For food, this translation is useful. A cup of gyokuro loves dishes that respect its restraint: chawanmushi, sashimi, steamed rice, perhaps a slice of pear if one wants sweetness without intrusion. A pinene-led strain asks for the same discipline. Think cucumber, fennel, shiso, green herb, citrus, barely dressed fish, a shaved vegetable salad, or a simple goat’s milk cheese. Nothing heavy. Nothing that muddies the line. The goal is not saturation. It is correspondence.
If one is working with cannabis in a legal setting, the dose should behave the same way the tea does. A 1.5–2.5mg microdose is often enough to preserve nuance. Five milligrams is more assertive. Ten milligrams is strong and should be treated as such. The point, especially in a tasting context, is to stay within the range where the palate remains fluent. When the dose overwhelms the senses, the language collapses. When it is modest, the distinctions return.
That may be why the tea sommelier’s vocabulary felt so familiar. She was not speaking about intoxication. She was speaking about modulation. About how a plant can sharpen attention without becoming loud, and how a well-made infusion can carry complexity without weight. In cannabis terms, that is the promise of a clean terpene profile. In tea terms, it is the promise of gyokuro handled well: shaded, brewed gently, and allowed to unfold in silence.
The astonishing parallel, then, is not just olfactory. It is ethical. Both disciplines reward patience, humility, and a refusal to overstate. Both ask us to trust that small differences matter. A little more shade. A little less heat. Another minute of steeping. A different cure. A cup that smells more of pine than grass. A flower that reads as forest before fruit. These are not trivial distinctions. They are the whole subject.

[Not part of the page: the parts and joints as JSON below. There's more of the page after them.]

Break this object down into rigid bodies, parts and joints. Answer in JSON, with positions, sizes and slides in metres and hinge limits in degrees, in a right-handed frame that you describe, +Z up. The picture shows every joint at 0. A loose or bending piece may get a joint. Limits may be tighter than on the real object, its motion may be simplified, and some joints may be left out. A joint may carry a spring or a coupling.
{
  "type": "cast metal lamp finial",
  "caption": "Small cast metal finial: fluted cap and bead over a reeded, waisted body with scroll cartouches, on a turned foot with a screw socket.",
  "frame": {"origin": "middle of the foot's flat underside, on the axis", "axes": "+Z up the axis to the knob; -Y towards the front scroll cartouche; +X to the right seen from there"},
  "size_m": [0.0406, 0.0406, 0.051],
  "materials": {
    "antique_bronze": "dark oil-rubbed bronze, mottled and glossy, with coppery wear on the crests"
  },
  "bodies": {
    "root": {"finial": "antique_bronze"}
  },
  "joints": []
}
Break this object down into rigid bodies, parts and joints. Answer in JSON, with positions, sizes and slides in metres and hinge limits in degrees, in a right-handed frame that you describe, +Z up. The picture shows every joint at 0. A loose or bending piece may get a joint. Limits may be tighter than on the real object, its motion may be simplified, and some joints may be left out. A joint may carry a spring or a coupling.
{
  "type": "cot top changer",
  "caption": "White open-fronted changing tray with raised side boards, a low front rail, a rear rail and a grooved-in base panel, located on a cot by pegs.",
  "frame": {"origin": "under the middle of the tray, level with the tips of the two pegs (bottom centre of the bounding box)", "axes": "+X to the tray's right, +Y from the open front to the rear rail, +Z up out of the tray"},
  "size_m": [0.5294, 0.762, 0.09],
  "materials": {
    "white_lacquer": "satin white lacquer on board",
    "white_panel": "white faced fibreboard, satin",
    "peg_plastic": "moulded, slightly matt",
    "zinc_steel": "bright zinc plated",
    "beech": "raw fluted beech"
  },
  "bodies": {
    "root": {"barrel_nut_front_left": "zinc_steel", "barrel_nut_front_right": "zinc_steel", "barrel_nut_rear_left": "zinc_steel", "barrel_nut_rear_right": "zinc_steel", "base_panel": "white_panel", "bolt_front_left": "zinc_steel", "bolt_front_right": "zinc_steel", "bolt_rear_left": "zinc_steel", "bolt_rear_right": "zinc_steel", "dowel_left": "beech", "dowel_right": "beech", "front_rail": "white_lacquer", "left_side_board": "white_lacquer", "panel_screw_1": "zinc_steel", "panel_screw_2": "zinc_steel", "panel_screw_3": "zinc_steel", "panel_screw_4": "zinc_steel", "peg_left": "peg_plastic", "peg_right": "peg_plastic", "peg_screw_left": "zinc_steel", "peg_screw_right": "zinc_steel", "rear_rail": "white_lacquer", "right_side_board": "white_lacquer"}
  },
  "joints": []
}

And so the translation becomes almost direct. Gyokuro is what happens when green is made luxurious without losing its discipline. A pinene-led sativa is what happens when resin is made bright without losing its structure. The one speaks in jade, broth, and sweetness. The other in conifer, basil, and clean lift. Between them lies a single, elegant sentence: aroma is thought made visible, and taste is simply its afterimage.